VX is meant to be served chilled on the rocks in a cognac glass, but with its silky texture, floral aroma (jasmine, lilac, iris) and fruity notes (peach, apricot, honeycomb), it’s highly compatible with premium liqueurs and other ingredients found in elegant cocktails. VX will be available for $74.99 (750 ml) and $97.99 (L).



In non-cocktail-related news out of New Orleans:

Bienvenidos a Miami

A thriving craft beer company in New Orleans is making its way to Miami this fall thanks to Brown Distributing. Nola Brewing Company’s brews — Rebirth Pale Ale, NOLA Blonde Ale, Hopitoulas IPA, Irish Channel Stout, and MechaHopzilla — will be available soon at craft-centric bars packed with beer lovers.

“Craft beer drinkers are philanderers,” Nola Brewing CEO Kirk Coco joked with his distinct drawl as we sat at the bar in his lively taproom. “They like to play around and try new things regularly. The more craft beers that hit the market, the better.”
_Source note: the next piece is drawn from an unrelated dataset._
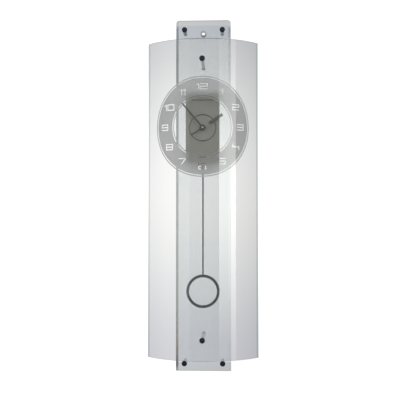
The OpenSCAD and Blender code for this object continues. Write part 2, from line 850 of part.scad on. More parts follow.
module movement_posts() {
  color([0.66, 0.67, 0.68]) at_mounts() difference() {
    rod_along_y(0, 0, case_back_y, plate_front_y - washer_t, mount_r);
    rod_along_y(0, 0, case_back_y - 1, plate_front_y, shank_hole_r);
  }
}

module mount_washers() {
  color([0.85, 0.85, 0.85]) at_mounts() {
    slab(plate_front_y - washer_t, washer_t) ring_2d(mount_r, shank_hole_r);
    slab(0, washer_t) ring_2d(screw_head_r, shank_hole_r);
  }
}

module movement_screws() {
  color([0.45, 0.45, 0.46]) at_mounts() {
    rod_along_y(0, 0, washer_t, washer_t + screw_head_h, screw_head_r);
    rod_along_y(0, 0, cover_y - mount_boss_h + air, washer_t, shank_r);
  }
}

module train_plate_outline() {
  left = -post_x - plate_margin;
  bottom = post_bottom - plate_margin;
  translate([left, bottom])
    square([2 * (post_x + plate_margin), post_top - post_bottom + 2 * plate_margin]);
}

// One train plate, seen along Y, with the bores that carry the arbors
module train_plate_2d() {
  difference() {
    train_plate_outline();
    for (at = [third_at, fourth_at, fifth_at, rotor_at])
      translate(at) circle(r = arbor_r + run_gap);
    for (at = post_places) translate(at) circle(r = post_screw_r + seat_gap);
    translate(setting_at) circle(r = setting_shaft_r + run_gap);
    circle(r = arbor_inner_r + run_gap);
  }
}

module front_train_plate() {
  color([0.78, 0.76, 0.68]) at_dial() slab(front_plate_y, train_plate_t) train_plate_2d();
}

module rear_train_plate() {
  color([0.8, 0.78, 0.7]) at_dial() slab(rear_plate_y, train_plate_t) train_plate_2d();
}

module plate_posts() {
  post_front = front_plate_y + train_plate_t;
  color([0.75, 0.62, 0.35]) for (at = post_places) place(at)
    slab(post_front, rear_plate_y - post_front) ring_2d(post_r, post_screw_r + seat_gap);
}

module plate_screws() {
  head_t = 0.9;
  color([0.6, 0.6, 0.62]) for (at = post_places) place(at) {
    head_y = at[1] < 0 ? board_back_y : train_back_y;
    rod_along_y(0, 0, screw_tip_y, head_y, post_screw_r);
    rod_along_y(0, 0, head_y, head_y + head_t, post_r);
  }
}

module minute_arbor() {
  shoulder_y = motion_y + wheel_t + pinion_over;
  color([0.75, 0.6, 0.32]) at_dial() {
    rod_along_y(0, 0, minute_hand_y - hub_h, shoulder_y, minute_arbor_r);
    slab(motion_y - pinion_over, wheel_t + 2 * pinion_over) gear_2d(cannon_teeth, motion_module, 0);
    rod_along_y(0, 0, shoulder_y, train_back_y, arbor_inner_r);
    rod_along_y(0, 0, fourth_y - wheel_gap, fourth_y + wheel_gap, clutch_collar_r);
  }
}

module minute_hand() {
  color([0.05, 0.05, 0.05]) at_dial() rotate([0, minute_angle, 0]) slab(minute_hand_y, hand_t)
    difference() {
      union() {
        translate([-minute_w / 2, 0]) square([minute_w, minute_len]);
        circle(r = collet_r);
      }
      circle(r = minute_arbor_r + seat_gap);
    }
}

module hub_cap() {
  color([0.05, 0.05, 0.05]) at_dial() difference() {
    rod_along_y(0, 0, minute_hand_y - hub_h, minute_hand_y, collet_r);
    rod_along_y(0, 0, minute_hand_y - hub_h - 1, minute_hand_y + 1, minute_arbor_r + seat_gap);
  }
}

module hub_pin() {
  color([0.85, 0.85, 0.85]) at_dial()
    rod_along_y(0, 0, minute_hand_y - hub_h - hub_pin_h, minute_hand_y - hub_h, hub_pin_r);
}

module hour_wheel() {
  color([0.85, 0.82, 0.7]) at_dial() difference() {
    union() {
      slab(hour_y, wheel_t) gear_2d(hour_teeth, hour_module, hour_phase);
      rod_along_y(0, 0, hour_tube_front_y, hour_y + wheel_t, hour_tube_r);
    }
    rod_along_y(0, 0, hour_tube_front_y - 1, hour_y + wheel_t + 1, minute_arbor_r + run_gap);
  }
}

module hour_hand() {
  color([0.05, 0.05, 0.05]) at_dial() rotate([0, hour_angle, 0]) {
    slab(hour_hand_y, hand_t) difference() {
      union() {
        translate([-neck_w / 2, 0]) square([neck_w, hour_neck + 1]);
        translate([-hour_w / 2, hour_neck]) square([hour_w, hour_len - hour_neck]);
        translate([-tail_w / 2, -tail_len]) square([tail_w, tail_len]);
        circle(r = collet_r);
      }
      circle(r = hour_tube_r + seat_gap);
    }
  }
}

module motion_wheel() {
  pinion_front = hour_y - pinion_over;
  color([0.86, 0.84, 0.76]) place(motion_at) difference() {
    union() {
      slab(motion_y, wheel_t) gear_2d(motion_teeth, motion_module, motion_phase);
      slab(pinion_front, motion_y - pinion_front + wheel_t)
        gear_2d(motion_pinion_teeth, hour_module, 0);
    }
    rod_along_y(0, 0, pinion_front - 1, motion_y + wheel_t + 1, stud_r + run_gap);
  }
}

module setting_pinion() {
  color([0.86, 0.84, 0.76]) place(setting_at) {
    slab(motion_y - pinion_over, wheel_t + 2 * pinion_over)
      gear_2d(setting_teeth, motion_module, setting_phase);
    rod_along_y(0, 0, motion_y - pinion_over, knob_y + knob_h - knob_wall, setting_shaft_r);
  }
}

module setting_knob() {
  grooves = 24;
  groove_r = 0.5;
  color([0.3, 0.3, 0.29]) place(setting_at) difference() {
    rod_along_y(0, 0, knob_y, knob_y + knob_h, knob_r);
    rod_along_y(0, 0, knob_y - 1, knob_y + knob_h - knob_wall, setting_shaft_r + seat_gap);
    for (i = [0:grooves - 1]) rotate([0, 360 * i / grooves, 0])
      rod_along_y(knob_r + groove_r / 4, 0, knob_y + knob_wall, knob_y + knob_h + 1, groove_r);
  }
}

module centre_wheel() {
  color([0.8, 0.65, 0.36]) at_dial() {
    slab(centre_y, wheel_t) difference() {
      wheel_2d(centre_teeth, centre_module, 0, centre_hub_r + 1);
      circle(r = arbor_inner_r + run_gap);
    }
    slab(centre_y + wheel_t, wheel_gap) ring_2d(centre_hub_r, arbor_inner_r + run_gap);
  }
}

module third_wheel() {
  color([0.8, 0.65, 0.36]) place(third_at) train_arbor(
    third_teeth, train_module, 0, third_y,
    train_pinion_teeth, centre_module, third_phase, centre_y
  );
}

module fourth_wheel() {
  color([0.86, 0.84, 0.76]) place(fourth_at) train_arbor(
    fourth_teeth, train_module, 0, fourth_y,
    train_pinion_teeth, train_module, fourth_phase, third_y
  );
}

module fifth_wheel() {
  color([0.86, 0.84, 0.76]) place(fifth_at) train_arbor(
    fifth_teeth, train_module, 0, fifth_y,
    train_pinion_teeth, train_module, fifth_phase, fourth_y
  );
}

module rotor_pinion() {
  color([0.86, 0.84, 0.76]) place(rotor_at) {
    slab(fifth_y - pinion_over, wheel_t + 2 * pinion_over)
      gear_2d(rotor_teeth, train_module, rotor_phase);
    rod_along_y(0, 0, front_plate_y, train_back_y, arbor_r);
  }
}

module rotor_magnet() {
  color([0.35, 0.35, 0.37]) place(rotor_at) difference() {
    rod_along_y(0, 0, rotor_front_y, rotor_back_y, rotor_r);
    rod_along_y(0, 0, rotor_front_y - 1, rotor_back_y + 1, arbor_r + seat_gap);
  }
}

module stator() {
  leg_bottom = -coil_down - core_h / 2;
  color([0.6, 0.61, 0.62]) at_dial() slab(stator_y, stator_t) difference() {
    union() {
      translate([stator_left, stator_bottom])
        square([stator_right - stator_left, stator_top - stator_bottom]);
      for (x = [stator_left, stator_right - stator_leg_w])
        translate([x, leg_bottom]) square([stator_leg_w, stator_bottom - leg_bottom + 1]);
    }
    translate(rotor_at) circle(r = rotor_r + air);
  }
}

module coil_core() {
  color([0.6, 0.61, 0.62]) at_dial()
    translate([stator_left, stator_y + stator_t, -coil_down - core_h / 2])
      cube([stator_right - stator_left, core_t, core_h]);
}

module motor_coil() {
  mid_x = (stator_left + stator_right) / 2;
  mid_y = stator_y + stator_t + core_t / 2;
  flange_extra = 0.6;
  color([0.72, 0.4, 0.2]) at_dial() translate([mid_x, mid_y, -coil_down]) difference() {
    rotate([0, 90, 0]) {
      cylinder(r = coil_r, h = coil_len, center = true);
      for (s = [-1, 1]) translate([0, 0, s * (coil_len - 1) / 2])
        cylinder(r = coil_r + flange_extra, h = 1, center = true);
    }
    cube([coil_len + 2, core_t + 2 * seat_gap, core_h + 2 * seat_gap], center = true);
  }
}

module circuit_board() {
  color([0.16, 0.35, 0.2]) at_dial() slab(train_back_y, board_t) difference() {
    translate([-board_w / 2, board_bottom]) square([board_w, board_h]);
    for (at = [fourth_at, fifth_at, rotor_at]) translate(at) circle(r = arbor_r + air);
    for (at = post_places) translate(at) circle(r = post_screw_r + seat_gap);
  }
}

module circuit_chip() {
  chip_r = 3.2;
  chip_t = 1.6;
  color([0.06, 0.06, 0.06]) at_dial()
    rod_along_y(board_w / 4, board_bottom + board_h / 2, board_back_y, board_back_y + chip_t, chip_r);
}

module quartz_crystal() {
  can_r = 1.5;
  can_h = 6;
  color([0.75, 0.75, 0.77]) at_dial()
    rod_along_y(board_w / 8, board_bottom + board_h / 2, board_back_y, board_back_y + can_h, can_r);
}

// The round body of the battery, at the given radius
module battery_space(r) {
  translate([-battery_len / 2, battery_y, battery_up]) rotate([0, 90, 0])
    cylinder(r = r, h = battery_len - battery_nub);
}

module battery() {
  color([0.5, 0.52, 0.53]) at_dial() {
    battery_space(battery_r);
    translate([0, battery_y, battery_up]) rotate([0, 90, 0])
      cylinder(r = battery_nub_r, h = battery_len / 2);
  }
}

module battery_contacts() {
  slack = case_in_x - battery_len / 2;
  h = battery_rest_h;
  color([0.8, 0.8, 0.8]) at_dial() for (s = [-1, 1])
    translate([s > 0 ? battery_len / 2 : -case_in_x, battery_y - h / 2, battery_up - h / 2])
      cube([slack, h, h]);
}

module drive_coil() {
  color([0.72, 0.4, 0.2]) place([0, -magnet_down])
    rod_along_y(0, 0, drive_coil_front, drive_coil_front + drive_coil_t, drive_coil_r);
}

module pendulum_pin() {
  color([0.7, 0.7, 0.72]) place([0, -pivot_down])
    rod_along_y(0, 0, pin_front_y, pin_back_y, pin_r);
}

module pendulum_lever() {
  fork = rod_t + 2 * seat_gap;
  color([0.9, 0.9, 0.88]) at_dial() difference() {
    slab(lever_y, lever_t) {
      translate([0, -pivot_down]) circle(r = lever_hub_r);
      translate([-lever_w / 2, -lever_end]) square([lever_w, lever_end - pivot_down]);
      translate([0, -magnet_down]) circle(r = magnet_r + 1);
    }
    rod_along_y(0, -pivot_down, lever_y - 1, lever_y + lever_t + 1, pin_r + run_gap);
    translate([-lever_w, rod_y - seat_gap, -lever_end - 1])
      cube([2 * lever_w, fork, lever_end - rod_top + 1 + seat_gap]);
    rod_along_y(0, -rod_pin_down, lever_y - 1, lever_y + lever_t + 1, rod_pin_r + seat_gap);
  }
}

module lever_magnet() {
  color([0.55, 0.56, 0.58]) place([0, -magnet_down])
    rod_along_y(0, 0, lever_y - magnet_t, lever_y, magnet_r);
}

module rod_pin() {
  color([0.7, 0.7, 0.72]) place([0, -rod_pin_down])
    rod_along_y(0, 0, lever_y - air, lever_y + lever_t + air, rod_pin_r);
}

module pendulum_rod() {
  bottom = pivot_down + pendulum_len - ring_r + rod_seat;
  color([0.42, 0.43, 0.45]) at_dial() slab(rod_y, rod_t) difference() {
    translate([-rod_w / 2, -bottom]) square([rod_w, bottom - rod_top]);
    translate([0, -rod_pin_down]) circle(r = rod_pin_r + seat_gap);
  }
}

module pendulum_ring() {
  color([0.25, 0.28, 0.3]) place([0, -pivot_down - pendulum_len]) difference() {
    slab(ring_y, ring_t) ring_2d(ring_r, ring_r - ring_band);
    translate([-rod_w / 2 - seat_gap, rod_y - seat_gap, ring_r - rod_seat])
      cube([rod_w + 2 * seat_gap, rod_t + 2 * seat_gap, rod_seat + 1]);
  }
}

rear_plate();
hanging_eyelet();
corner_standoffs();
wall_pads();
corner_washers();
corner_cap_screws();
front_glass();
dial_print();
front_pillars();
pillar_washers();
front_cap_screws();
pillar_rear_screws();
movement_front_case();
movement_rear_cover();
face_clips();
spacer_ring();
threaded_bush();
movement_posts();
mount_washers();
movement_screws();
front_train_plate();
rear_train_plate();
plate_posts();
plate_screws();
minute_arbor();
minute_hand();
hub_cap();
hub_pin();
hour_wheel();
hour_hand();
motion_wheel();
setting_pinion();
setting_knob();
centre_wheel();
third_wheel();
fourth_wheel();
fifth_wheel();
rotor_pinion();
rotor_magnet();
stator();
coil_core();
motor_coil();
circuit_board();
circuit_chip();
quartz_crystal();
battery();
battery_contacts();
drive_coil();
pendulum_pin();
pendulum_lever();
lever_magnet();
rod_pin();
pendulum_rod();
pendulum_ring();
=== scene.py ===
import math

import bpy
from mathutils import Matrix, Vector


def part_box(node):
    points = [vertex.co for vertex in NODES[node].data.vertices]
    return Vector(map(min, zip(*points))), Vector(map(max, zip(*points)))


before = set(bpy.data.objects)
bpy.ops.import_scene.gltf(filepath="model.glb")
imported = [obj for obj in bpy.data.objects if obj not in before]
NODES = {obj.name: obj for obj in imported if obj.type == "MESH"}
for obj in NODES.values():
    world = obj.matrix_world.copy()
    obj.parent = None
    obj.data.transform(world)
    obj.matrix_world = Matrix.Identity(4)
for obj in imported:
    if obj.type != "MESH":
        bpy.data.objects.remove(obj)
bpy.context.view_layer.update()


def middle(name):
    """The centre of a node's box."""
    low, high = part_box(name)
    return (Vector(low) + Vector(high)) / 2


# Helpers for node trees
def new_material(name):
    """An empty node material, its tree and its output node."""
    mat = bpy.data.materials.new(name)
    mat.use_nodes = True
    tree = mat.node_tree
    tree.nodes.clear()
    out = tree.nodes.new("ShaderNodeOutputMaterial")
    return mat, tree, out


def link(tree, a, b):
    """A wire from the output a to the input b."""
    tree.links.new(a, b)


def math_of(tree, operation, a, b=0.0):
    """The result of one operation on two values, each a float or an output."""
    node = tree.nodes.new("ShaderNodeMath")
    node.operation = operation
    for socket, value in zip(node.inputs, (a, b)):
        if isinstance(value, float):
            socket.default_value = value
        else:
            link(tree, value, socket)
    return node.outputs["Value"]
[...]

Big beer brands frown on flirtation with other products yet the craft market continues to proliferate.

For socially- and quality-conscious drinkers across the board, the small production ethos is very attractive. In this case, New Orleans’ beloved Grammy award-winning Rebirth Brass Band is featured on the cans that are coming south. A portion of the proceeds from Rebirth Pale Ale will benefit The Roots of Music, an organization empowering kids in underserved neighborhoods through music education. It’s a win-win: you’ll be drinking craft beer for a good cause.
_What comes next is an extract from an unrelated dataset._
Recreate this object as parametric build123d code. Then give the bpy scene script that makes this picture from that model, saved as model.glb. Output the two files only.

Rebirth is a deceivingly smooth American-style pale ale that dovetails nicely with Miami’s steamy climate. It has a tropical fruit/citrusy nose and a balanced flavor. It’s not a “hop bomb” and that’s why they call it “sessionable” (easy to drink more than one at a time). 

The local release date is TBA, but this is an open invitation for the Rebirth Brass Band to return to Miami for a tasty celebration on a local stage.